Understanding the true underlying need
In my experience a great many individuals in need of a solution to a problem are clear about the immediate limitations or constraints they may be experiencing yet are not necessarily clear about what represents an ideal outcome or at what level they need the problem solving. The pressure to ‘get the job done’ means people can be unable or unwilling to invest time now for significant future benefits and this often stops any further exploration of the issues.
Plant operators for example will often phrase a request as; “I have a problem and what I need is…” where the “what I need is…” can often be the shortest/fastest route to a fix, but not necessarily a good fix against a variety of wider measures including economics, safety, robustness, human effort, etc. Imagine a frequent pump failure which leads to a request for a bigger pump. The root cause however shows that the pump vibration and failures are due to cavitation. Size has no bearing on the problem.
Are we solving the right problem?
Are we solving the right problem?
Improved solutions are found by trying to both fully understand the underlying problem and the wider needs, and then identify what would solve the greatest number of needs in one go. A quick fix may be easier or faster maintenance of a component, a better solution may be to provide a component that requires zero maintenance, and a much better solution may remove the need for the component yet still fulfill the overall function.
However, the underlying problems and user needs do not easily get communicated on paper, or through intermediaries.
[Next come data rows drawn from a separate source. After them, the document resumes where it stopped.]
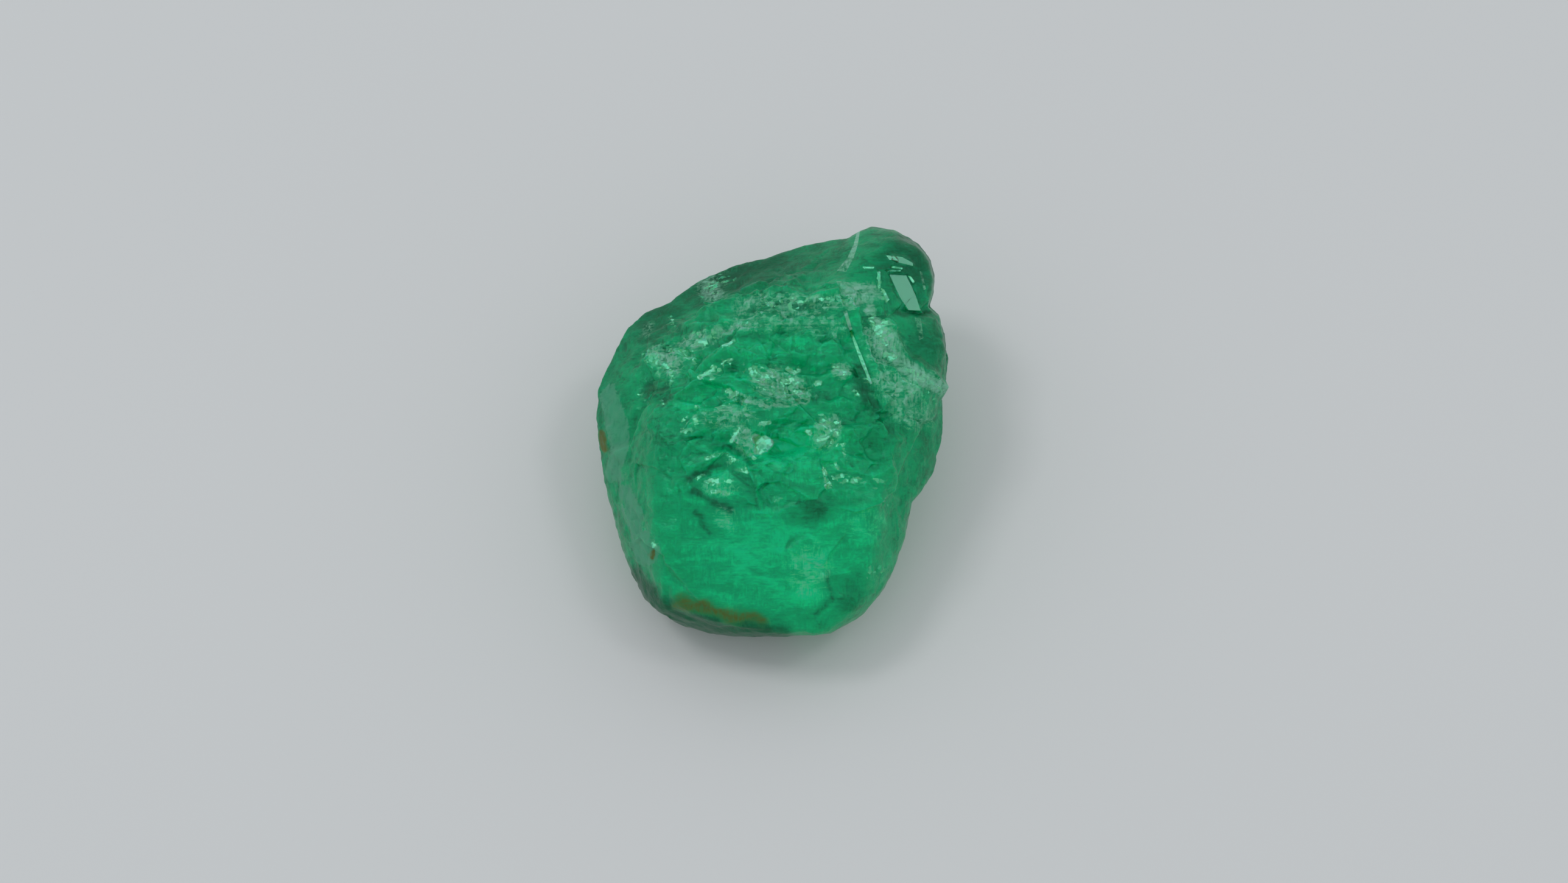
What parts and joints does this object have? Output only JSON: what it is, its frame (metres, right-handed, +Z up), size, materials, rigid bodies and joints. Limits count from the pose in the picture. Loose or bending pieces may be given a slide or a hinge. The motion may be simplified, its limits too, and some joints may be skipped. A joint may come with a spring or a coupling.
{
  "type": "rough gemstone crystal",
  "caption": "Rough, uncut see-through green crystal: a broken lump with hackly ledges, a glassy knob and a flat underside that it rests on.",
  "frame": {"origin": "bottom centre of the bounding box, on the plane of the flat underside", "axes": "+Z up from the rest face; +Y from the low front wall towards the high head, along the stone's length; +X to the right as seen from the front, towards the side with the knob and the glassy hollow"},
  "size_m": [0.0132, 0.0162, 0.0084],
  "materials": {
    "green_crystal": "natural broken crystal, glassy on the smooth faces and finely frosted on the hackly ones"
  },
  "bodies": {
    "root": {"gemstone": "green_crystal"}
  },
  "joints": []
}
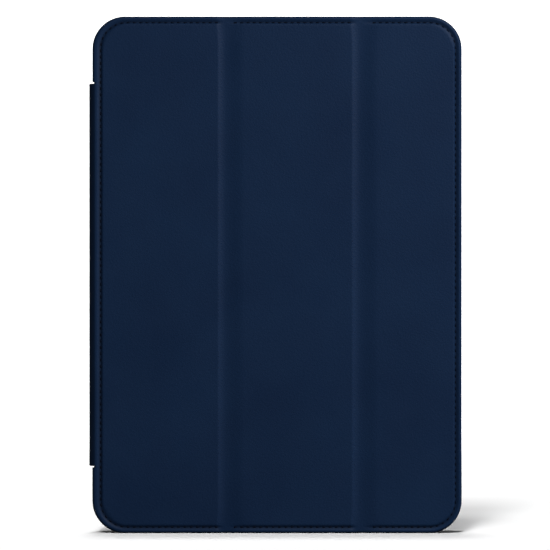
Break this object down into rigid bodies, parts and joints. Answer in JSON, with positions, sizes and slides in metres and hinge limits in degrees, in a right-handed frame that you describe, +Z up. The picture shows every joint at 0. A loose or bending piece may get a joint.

Wider understanding is generally vastly improved if one can spend time talking with the party in need of assistance and listening carefully, and the value of this activity is often underestimated.
Even if one cannot speak with the person with the need for a solution it is worth trying to understand the wider picture, to envisage an ideal solution and explore how that may be delivered. Would the client see it as an ideal solution? Are there part solutions?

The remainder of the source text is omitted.